Nearly all landscaping acquisitions are structured as asset purchases. The buyer acquires the contract portfolio, equipment, vehicles, trade name, and goodwill. Asset purchases are also required by most SBA 7(a) lenders. Buying the entity rather than the assets is rare and exposes the buyer to pre-existing liabilities including undisclosed employee classification disputes and equipment financing obligations.
How do seasonal revenue patterns affect a landscaping acquisition?
Landscaping revenue in most U.S. markets is concentrated in spring through fall, with limited revenue in winter months. A buyer who closes in October or November may face a working capital gap before spring revenue resumes. The purchase agreement should account for this through a working capital adjustment or a closing date structured to minimize the gap. Your attorney should model the seasonal cash flow cycle before finalizing deal terms.
Can I use an SBA 7(a) loan to buy a landscaping business?
Yes. Landscaping businesses are eligible for SBA 7(a) financing.
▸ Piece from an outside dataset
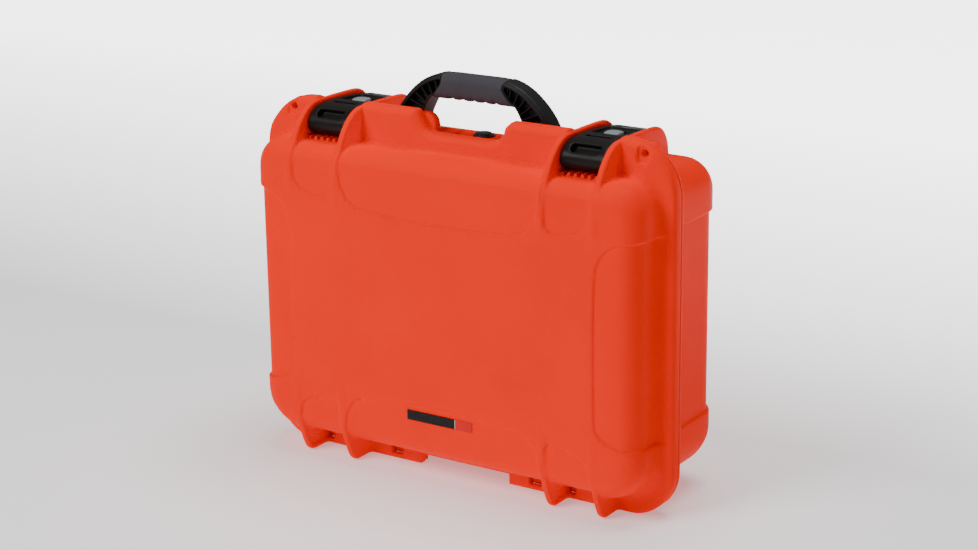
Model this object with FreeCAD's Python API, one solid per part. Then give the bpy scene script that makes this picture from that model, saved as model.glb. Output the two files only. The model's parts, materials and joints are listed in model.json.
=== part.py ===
"""Hard equipment case, standing upright on its hinge side with the handle raised.

Lengths are in millimetres.  +X runs along the case, +Z up, and the lid faces -Y.
Everything is drawn with the parting plane between lid and base at y = 0, and
export() moves it so that the footprint is centred on the origin.
"""

import FreeCAD, Part
import math
import os

from FreeCAD import Vector

# Overall case
CASE_WIDTH = 478.0
CASE_HEIGHT = 372.5
LID_DEPTH = 58.5
BASE_DEPTH = 112.0
RIB_STAND_OFF = 1.5
CAVITY_WIDTH = 432.0
CAVITY_HEIGHT = 300.0

# Rim where lid and base meet
RIM_BOTTOM_R = 47.0
RIM_TOP_R = 55.0
LID_RIM = 13.0
BASE_RIM = 7.0
RIM_EDGE_R = 4.0
BAY_RIM_Z = 338.5

# Domes
DOME_HALF = 225.0
DOME_Z0 = 18.0
DOME_Z1 = 337.0
DOME_BOTTOM_R = 46.0
DOME_TOP_R = 32.0
FACE_EDGE_R = 23.0
BACK_EDGE_R = 30.0
WALL_RECESS = 3.0
FACE_RECESS = 1.5

# Ribs either side of each latch, and the fins below them
RIB_T = 7.0
INNER_RIB_X = 120.0
OUTER_RIB_X = 177.0
SIDE_RECESS_Z = (79.0, 285.0)
SIDE_PANEL_X = 177.0

# Notch in the rim under the handle, and the clear strip between the hinge blocks
NOTCH_TOP_HALF = 53.0
NOTCH_FLOOR_HALF = 33.0
NOTCH_Z = 350.5
STRIP_HALF = 53.2
STRIP_Z = 11.0

# Hinge: pivot, barrels and windows
HINGE_Z = 9.0
BARREL_R = 6.3
BARREL_CLEAR_R = 7.0
BARREL_SPAN = (70.0, 182.0)
KNUCKLES = ((77.0, 91.0), (122.0, 131.0), (166.0, 175.0))
KNUCKLE_GAP = 0.5
BARREL_CAP = 0.5
HINGE_WINDOW_Z = 3.0
HINGE_BLOCK_X = (STRIP_HALF, 195.0)
HINGE_BLOCK_Y = 12.0
HINGE_PIN_R = 2.0
LID_RELIEF_DEG = 30.0
BASE_RELIEF_DEG = 67.0
RUNNING_GAP = 0.05

# Handle
HANDLE_Y = 21.5
HANDLE_PIVOT_Z = 350.0
HANDLE_T = 23.0
GRIP_T = 26.0
GRIP_TOP_HALF = 37.0
GRIP_FOOT_HALF = 48.0
GRIP_Z = (381.5, 407.5)
GRIP_FLARE_Z = 401.5
HANDLE_PIN_R = 3.0
LEG_FOOT_R = 9.5
NECK_HEIGHT = 7.0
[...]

The purchase agreement must be SBA-compliant: seller notes must meet standby requirements, the buyer typically forms a new entity to acquire the assets, and the transaction must be supported by an independent business valuation for deals over certain thresholds. An attorney familiar with SBA acquisition requirements should review the purchase agreement before it goes to the lender.
What does a non-compete need to cover in a landscaping acquisition?
In a landscaping acquisition, a standard geographic non-compete is necessary but not sufficient. The seller's non-compete should also prohibit direct solicitation of specific clients, particularly HOA accounts and commercial property managers. If the seller's personal relationships drive client retention, those clients need to be named in the non-compete. Without client-specific restrictions, a seller who moves outside the geographic boundary can still contact and recruit the most valuable accounts in the portfolio.